Party’s Still Life is anything but still—instead the vibrantly-colored pears pulsate with energy and movement, imbued with playful vivaciousness. While still-life paintings are typically modest in size, Party enlarges his picture to imposing dimensions. On this expansive canvas, the pears are magnified and take on a monumental scale, more akin to figures. Indeed, Party portrays them as characters, full of life and individual personality. Rendered in fantastical jewel-tones of green, red, purple, yellow and blue, the five stylized pears are unabashedly provocative in their postures. The figures’ shaded presence lends a volumetric appeal, further exaggerating their sensuous curves.
Yet despite this illusion of weight and volume, there is also a sense of flatness and a graphic quality to the work, perhaps informed by Party’s experience as a 3D animator. The artist also situates his painting in a typically enigmatic milieu—the pears sit on a subdued yellow surface against a deep blue background, entirely flat, devoid of any context, depth, or perspective. Party’s paintings are often pared down and stripped of superfluous details, drawing the viewer in to focus on shape, color, and composition. The viewer is invited to contemplate this ambiguity, and perhaps conjure an imaginary space—undulating hills cascading across a mountain range, sunbathers sprawled on the beach against a blue sky, or actors staging a tableau vivant on a stage. “I want to grab the audience directly and “lock” them in the work as long as possible. When the viewer is inside the painting, my hope is that its complexity can be revealed. You stay inside it because you feel that there is still something there that you don’t see.” (N Party, quoted in J. Lee, “Nicolas Party”, BOMB, issue 152. Available from https://bombmagazine.org/articles/nicolas-party/ [accessed 11/13/2020]).
Like Edgar Degas, who favored pastel for its spontaneity, Party employs pastel as a painter rather than as a draughtsman. Applied by hand and easily smudgeable, pastel is a notoriously volatile and challenging medium, and Party’s virtuosic use is formidable, especially on works of such an ambitious scale. Party is drawn to the exceptional degree of intensity, immediacy, and urgency in pastel’s powdery pigment, possibly as a nod to the thrilling process and performance of graffiti, which he dabbled in during his teenage years.
Party’s work is simultaneously light-hearted yet intense, recognizable yet utterly unreal—despite connecting with a palpable lineage, Still-Life feels vividly contemporary. These contradictions seduce the viewer into Party’s beguiling world, where the simplest of subjects become a window into the metaphysical.
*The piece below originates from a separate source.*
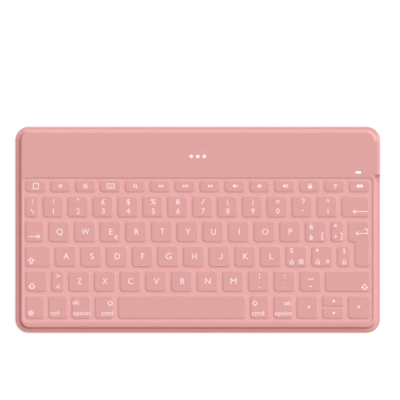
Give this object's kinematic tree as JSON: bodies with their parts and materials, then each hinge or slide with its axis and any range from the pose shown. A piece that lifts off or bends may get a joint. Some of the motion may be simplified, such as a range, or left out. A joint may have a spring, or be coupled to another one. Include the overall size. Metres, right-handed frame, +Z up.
{
  "type": "wireless tablet keyboard",
  "caption": "Slim fabric-covered wireless keyboard for a tablet, with a raised electronics bay above a sunken key well, soft domed keys, side charging socket and side power switch.",
  "frame": {"origin": "on the underside, at the middle of the body's outline", "axes": "+X to the right of the person typing, +Y away from them towards the electronics bay, +Z up out of the keys"},
  "size_m": [0.242, 0.137, 0.006],
  "materials": {
    "skin_fabric": "matte pink coated fabric with a fine grain",
    "skin_fabric_back": "matte pink coated fabric, flat laminated back",
    "key_cap_plastic": "moulded, unpainted",
    "frame_plastic": "moulded, fine spark texture",
    "plate_steel": "rolled stainless sheet",
    "membrane_film": "translucent film with printed tracks",
    "flex_film": "amber film",
    "dome_rubber": "translucent silicone",
    "battery_pouch": "dull laminated foil",
    "board_laminate": "green solder mask",
    "component_metal": "tinned shields and black packages",
    "fastener_steel": "machined",
    "socket_steel": "stamped, nickel plated",
    "socket_insulator": "moulded black",
    "switch_case": "moulded black",
    "switch_knob": "moulded, colour matched",
    "light_lens": "polished, milky",
    "wire_steel": "drawn spring wire"
  },
  "bodies": {
    "chassis": {"top_skin": "skin_fabric", "bottom_skin": "skin_fabric_back", "perimeter_frame": "frame_plastic", "key_grid_frame": "frame_plastic", "base_plate": "plate_steel", "membrane_circuit": "membrane_film", "membrane_tail": "flex_film", "rubber_domes": "dome_rubber", "bay_cover": "frame_plastic", "battery_cell": "battery_pouch", "circuit_board": "board_laminate", "board_components": "component_metal", "board_screws": "fastener_steel", "usb_socket_shell": "socket_steel", "usb_socket_insulator": "socket_insulator", "power_switch_body": "switch_case", "status_light_lens": "light_lens"},
    "backspace_key_body": {"backspace_key": "key_cap_plastic"},
    "tab_key_body": {"tab_key": "key_cap_plastic"},
    "caps_lock_key_body": {"caps_lock_key": "key_cap_plastic"},
    "left_shift_key_body": {"left_shift_key": "key_cap_plastic"},
    "right_shift_key_body": {"right_shift_key": "key_cap_plastic"},
    "space_bar_body": {"space_bar": "key_cap_plastic"},
    "arrow_left_key_body": {"arrow_left_key": "key_cap_plastic"},
    "arrow_up_key_body": {"arrow_up_key": "key_cap_plastic"},
    "arrow_down_key_body": {"arrow_down_key": "key_cap_plastic"},
    "arrow_right_key_body": {"arrow_right_key": "key_cap_plastic"},
    "enter_key_body": {"enter_key": "key_cap_plastic"},
    "key_q_body": {"key_q": "key_cap_plastic"},
    "key_w_body": {"key_w": "key_cap_plastic"},
    "key_e_body": {"key_e": "key_cap_plastic"},
    "key_r_body": {"key_r": "key_cap_plastic"},
    "key_t_body": {"key_t": "key_cap_plastic"},
    "key_y_body": {"key_y": "key_cap_plastic"},
    "key_u_body": {"key_u": "key_cap_plastic"},
    "key_i_body": {"key_i": "key_cap_plastic"},
    "key_o_body": {"key_o": "key_cap_plastic"},
    "key_p_body": {"key_p": "key_cap_plastic"},
    "key_a_body": {"key_a": "key_cap_plastic"},
    "key_s_body": {"key_s": "key_cap_plastic"},
    "key_d_body": {"key_d": "key_cap_plastic"},
    "key_f_body": {"key_f": "key_cap_plastic"},
    "key_g_body": {"key_g": "key_cap_plastic"},
    "key_h_body": {"key_h": "key_cap_plastic"},
    "key_j_body": {"key_j": "key_cap_plastic"},
    "key_k_body": {"key_k": "key_cap_plastic"},
    "key_l_body": {"key_l": "key_cap_plastic"},
    "key_z_body": {"key_z": "key_cap_plastic"},
    "key_x_body": {"key_x": "key_cap_plastic"},
    "key_c_body": {"key_c": "key_cap_plastic"},
    "key_v_body": {"key_v": "key_cap_plastic"},
    "key_b_body": {"key_b": "key_cap_plastic"},
    "key_n_body": {"key_n": "key_cap_plastic"},
    "key_m_body": {"key_m": "key_cap_plastic"},
    "function_row_keys_body": {"function_row_keys": "key_cap_plastic"},
    "number_row_keys_body": {"number_row_keys": "key_cap_plastic"},
    "punctuation_keys_body": {"punctuation_keys": "key_cap_plastic"},
    "modifier_keys_body": {"modifier_keys": "key_cap_plastic"},
    "power_switch_slider_body": {"power_switch_slider": "switch_knob"},
    "stabiliser_wire_body": {"space_stabiliser_wire": "wire_steel"}
  },
  "joints": [
    {"name": "backspace_key_press", "type": "slide", "parent": "chassis", "child": "backspace_key_body", "axis": [0, 0, -1], "range_m": [0, 0.0012], "stiffness_N_per_m": 450, "springref_m": -0.0002},
    {"name": "tab_key_press", "type": "slide", "parent": "chassis", "child": "tab_key_body", "axis": [0, 0, -1], "range_m": [0, 0.0012], "stiffness_N_per_m": 450, "springref_m": -0.0002},
    {"name": "caps_lock_key_press", "type": "slide", "parent": "chassis", "child": "caps_lock_key_body", "axis": [0, 0, -1], "range_m": [0, 0.0012], "stiffness_N_per_m": 450, "springref_m": -0.0002},
    {"name": "left_shift_key_press", "type": "slide", "parent": "chassis", "child": "left_shift_key_body", "axis": [0, 0, -1], "range_m": [0, 0.0012], "stiffness_N_per_m": 450, "springref_m": -0.0002},
    {"name": "right_shift_key_press", "type": "slide", "parent": "chassis", "child": "right_shift_key_body", "axis": [0, 0, -1], "range_m": [0, 0.0012], "stiffness_N_per_m": 450, "springref_m": -0.0002},
    {"name": "space_bar_press", "type": "slide", "parent": "chassis", "child": "space_bar_body", "axis": [0, 0, -1], "range_m": [0, 0.0012], "stiffness_N_per_m": 600, "springref_m": -0.0002, "deforming": ["top_skin", "rubber_domes"]},
    {"name": "arrow_left_key_press", "type": "slide", "parent": "chassis", "child": "arrow_left_key_body", "axis": [0, 0, -1], "range_m": [0, 0.0012], "stiffness_N_per_m": 450, "springref_m": -0.0002},
    {"name": "arrow_up_key_press", "type": "slide", "parent": "chassis", "child": "arrow_up_key_body", "axis": [0, 0, -1], "range_m": [0, 0.0012], "stiffness_N_per_m": 450, "springref_m": -0.0002},
    {"name": "arrow_down_key_press", "type": "slide", "parent": "chassis", "child": "arrow_down_key_body", "axis": [0, 0, -1], "range_m": [0, 0.0012], "stiffness_N_per_m": 450, "springref_m": -0.0002},
    {"name": "arrow_right_key_press", "type": "slide", "parent": "chassis", "child": "arrow_right_key_body", "axis": [0, 0, -1], "range_m": [0, 0.0012], "stiffness_N_per_m": 450, "springref_m": -0.0002},
    {"name": "enter_key_press", "type": "slide", "parent": "chassis", "child": "enter_key_body", "axis": [0, 0, -1], "range_m": [0, 0.0012], "stiffness_N_per_m": 450, "springref_m": -0.0002},
    {"name": "key_q_press", "type": "slide", "parent": "chassis", "child": "key_q_body", "axis": [0, 0, -1], "range_m": [0, 0.0012], "stiffness_N_per_m": 450, "springref_m": -0.0002},
    {"name": "key_w_press", "type": "slide", "parent": "chassis", "child": "key_w_body", "axis": [0, 0, -1], "range_m": [0, 0.0012], "stiffness_N_per_m": 450, "springref_m": -0.0002},
    {"name": "key_e_press", "type": "slide", "parent": "chassis", "child": "key_e_body", "axis": [0, 0, -1], "range_m": [0, 0.0012], "stiffness_N_per_m": 450, "springref_m": -0.0002},
    {"name": "key_r_press", "type": "slide", "parent": "chassis", "child": "key_r_body", "axis": [0, 0, -1], "range_m": [0, 0.0012], "stiffness_N_per_m": 450, "springref_m": -0.0002},
    {"name": "key_t_press", "type": "slide", "parent": "chassis", "child": "key_t_body", "axis": [0, 0, -1], "range_m": [0, 0.0012], "stiffness_N_per_m": 450, "springref_m": -0.0002},
    {"name": "key_y_press", "type": "slide", "parent": "chassis", "child": "key_y_body", "axis": [0, 0, -1], "range_m": [0, 0.0012], "stiffness_N_per_m": 450, "springref_m": -0.0002},
    {"name": "key_u_press", "type": "slide", "parent": "chassis", "child": "key_u_body", "axis": [0, 0, -1], "range_m": [0, 0.0012], "stiffness_N_per_m": 450, "springref_m": -0.0002},
    {"name": "key_i_press", "type": "slide", "parent": "chassis", "child": "key_i_body", "axis": [0, 0, -1], "range_m": [0, 0.0012], "stiffness_N_per_m": 450, "springref_m": -0.0002},
    {"name": "key_o_press", "type": "slide", "parent": "chassis", "child": "key_o_body", "axis": [0, 0, -1], "range_m": [0, 0.0012], "stiffness_N_per_m": 450, "springref_m": -0.0002},
    {"name": "key_p_press", "type": "slide", "parent": "chassis", "child": "key_p_body", "axis": [0, 0, -1], "range_m": [0, 0.0012], "stiffness_N_per_m": 450, "springref_m": -0.0002},
    {"name": "key_a_press", "type": "slide", "parent": "chassis", "child": "key_a_body", "axis": [0, 0, -1], "range_m": [0, 0.0012], "stiffness_N_per_m": 450, "springref_m": -0.0002},
    {"name": "key_s_press", "type": "slide", "parent": "chassis", "child": "key_s_body", "axis": [0, 0, -1], "range_m": [0, 0.0012], "stiffness_N_per_m": 450, "springref_m": -0.0002},
    {"name": "key_d_press", "type": "slide", "parent": "chassis", "child": "key_d_body", "axis": [0, 0, -1], "range_m": [0, 0.0012], "stiffness_N_per_m": 450, "springref_m": -0.0002},
    {"name": "key_f_press", "type": "slide", "parent": "chassis", "child": "key_f_body", "axis": [0, 0, -1], "range_m": [0, 0.0012], "stiffness_N_per_m": 450, "springref_m": -0.0002},
    {"name": "key_g_press", "type": "slide", "parent": "chassis", "child": "key_g_body", "axis": [0, 0, -1], "range_m": [0, 0.0012], "stiffness_N_per_m": 450, "springref_m": -0.0002},
    {"name": "key_h_press", "type": "slide", "parent": "chassis", "child": "key_h_body", "axis": [0, 0, -1], "range_m": [0, 0.0012], "stiffness_N_per_m": 450, "springref_m": -0.0002},
    {"name": "key_j_press", "type": "slide", "parent": "chassis", "child": "key_j_body", "axis": [0, 0, -1], "range_m": [0, 0.0012], "stiffness_N_per_m": 450, "springref_m": -0.0002},
    {"name": "key_k_press", "type": "slide", "parent": "chassis", "child": "key_k_body", "axis": [0, 0, -1], "range_m": [0, 0.0012], "stiffness_N_per_m": 450, "springref_m": -0.0002},
    {"name": "key_l_press", "type": "slide", "parent": "chassis", "child": "key_l_body", "axis": [0, 0, -1], "range_m": [0, 0.0012], "stiffness_N_per_m": 450, "springref_m": -0.0002},
    {"name": "key_z_press", "type": "slide", "parent": "chassis", "child": "key_z_body", "axis": [0, 0, -1], "range_m": [0, 0.0012], "stiffness_N_per_m": 450, "springref_m": -0.0002},
    {"name": "key_x_press", "type": "slide", "parent": "chassis", "child": "key_x_body", "axis": [0, 0, -1], "range_m": [0, 0.0012], "stiffness_N_per_m": 450, "springref_m": -0.0002},
    {"name": "key_c_press", "type": "slide", "parent": "chassis", "child": "key_c_body", "axis": [0, 0, -1], "range_m": [0, 0.0012], "stiffness_N_per_m": 450, "springref_m": -0.0002},
    {"name": "key_v_press", "type": "slide", "parent": "chassis", "child": "key_v_body", "axis": [0, 0, -1], "range_m": [0, 0.0012], "stiffness_N_per_m": 450, "springref_m": -0.0002},
    {"name": "key_b_press", "type": "slide", "parent": "chassis", "child": "key_b_body", "axis": [0, 0, -1], "range_m": [0, 0.0012], "stiffness_N_per_m": 450, "springref_m": -0.0002},
    {"name": "key_n_press", "type": "slide", "parent": "chassis", "child": "key_n_body", "axis": [0, 0, -1], "range_m": [0, 0.0012], "stiffness_N_per_m": 450, "springref_m": -0.0002},
    {"name": "key_m_press", "type": "slide", "parent": "chassis", "child": "key_m_body", "axis": [0, 0, -1], "range_m": [0, 0.0012], "stiffness_N_per_m": 450, "springref_m": -0.0002},
    {"name": "function_row_keys_press", "type": "slide", "parent": "chassis", "child": "function_row_keys_body", "axis": [0, 0, -1], "range_m": [0, 0.0012], "stiffness_N_per_m": 1200, "springref_m": -0.0002},
    {"name": "number_row_keys_press", "type": "slide", "parent": "chassis", "child": "number_row_keys_body", "axis": [0, 0, -1], "range_m": [0, 0.0012], "stiffness_N_per_m": 1200, "springref_m": -0.0002},
    {"name": "punctuation_keys_press", "type": "slide", "parent": "chassis", "child": "punctuation_keys_body", "axis": [0, 0, -1], "range_m": [0, 0.0012], "stiffness_N_per_m": 1200, "springref_m": -0.0002},
    {"name": "modifier_keys_press", "type": "slide", "parent": "chassis", "child": "modifier_keys_body", "axis": [0, 0, -1], "range_m": [0, 0.0012], "stiffness_N_per_m": 1200, "springref_m": -0.0002},
    {"name": "power_switch_slide", "type": "slide", "parent": "chassis", "child": "power_switch_slider_body", "axis": [0, 1, 0], "range_m": [0, 0.002]},
    {"name": "stabiliser_wire_hinge", "type": "hinge", "parent": "chassis", "child": "stabiliser_wire_body", "pos_m": [-0.01068, -0.0564, 0.00195], "axis": [1, 0, 0], "range_deg": [-9.8, 0]}
  ],
  "couplings": [
    {"joint": "stabiliser_wire_hinge", "follows": "space_bar_press", "rad_per_m": -141.48}
  ]
}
Five pears resting on a surface; the simplest of subjects, and yet in Nicolas Party’s hands a masterful investigation of color, material, and art history. The classically-trained artist is known for tackling traditional genres of painting—portraiture, landscape, and still life—and invigorating them with a contemporary neo-Surrealist touch. In Still-Life, the pear is the perfect subject for Party with its art historical connotations, symbolizing immortality to the Chinese, abundance to the Greeks and Romans, and Christ’s love in Renaissance religious paintings. The humble fruit also appeared frequently in Flemish flower and fruit paintings from the fifteenth to the seventeenth centuries, and was much pondered by modern still-life masters such as Paul Cézanne, Pablo Picasso, and Georgia O’Keefe.
Party’s Still Life is anything but still—instead the vibrantly-colored pears pulsate with energy and movement, imbued with playful vivaciousness. While still-life paintings are typically modest in size, Party enlarges his picture to imposing dimensions. On this expansive canvas, the pears are magnified and take on a monumental scale, more akin to figures. Indeed, Party portrays them as characters, full of life and individual personality. Rendered in fantastical jewel-tones of green, red, purple, yellow and blue, the five stylized pears are unabashedly provocative in their postures. The figures’ shaded presence lends a volumetric appeal, further exaggerating their sensuous curves.
Yet despite this illusion of weight and volume, there is also a sense of flatness and a graphic quality to the work, perhaps informed by Party’s experience as a 3D animator. The artist also situates his painting in a typically enigmatic milieu—the pears sit on a subdued yellow surface against a deep blue background, entirely flat, devoid of any context, depth, or perspective. Party’s paintings are often pared down and stripped of superfluous details, drawing the viewer in to focus on shape, color, and composition. The viewer is invited to contemplate this ambiguity, and perhaps conjure an imaginary space—undulating hills cascading across a mountain range, sunbathers sprawled on the beach against a blue sky, or actors staging a tableau vivant on a stage. “I want to grab the audience directly and “lock” them in the work as long as possible. When the viewer is inside the painting, my hope is that its complexity can be revealed. You stay inside it because you feel that there is still something there that you don’t see.” (N Party, quoted in J. Lee, “Nicolas Party”, BOMB, issue 152. Available from https://bombmagazine.org/articles/nicolas-party/ [accessed 11/13/2020]).
Like Edgar Degas, who favored pastel for its spontaneity, Party employs pastel as a painter rather than as a draughtsman. Applied by hand and easily smudgeable, pastel is a notoriously volatile and challenging medium, and Party’s virtuosic use is formidable, especially on works of such an ambitious scale. Party is drawn to the exceptional degree of intensity, immediacy, and urgency in pastel’s powdery pigment, possibly as a nod to the thrilling process and performance of graffiti, which he dabbled in during his teenage years.
Party’s work is simultaneously light-hearted yet intense, recognizable yet utterly unreal—despite connecting with a palpable lineage, Still-Life feels vividly contemporary. These contradictions seduce the viewer into Party’s beguiling world, where the simplest of subjects become a window into the metaphysical.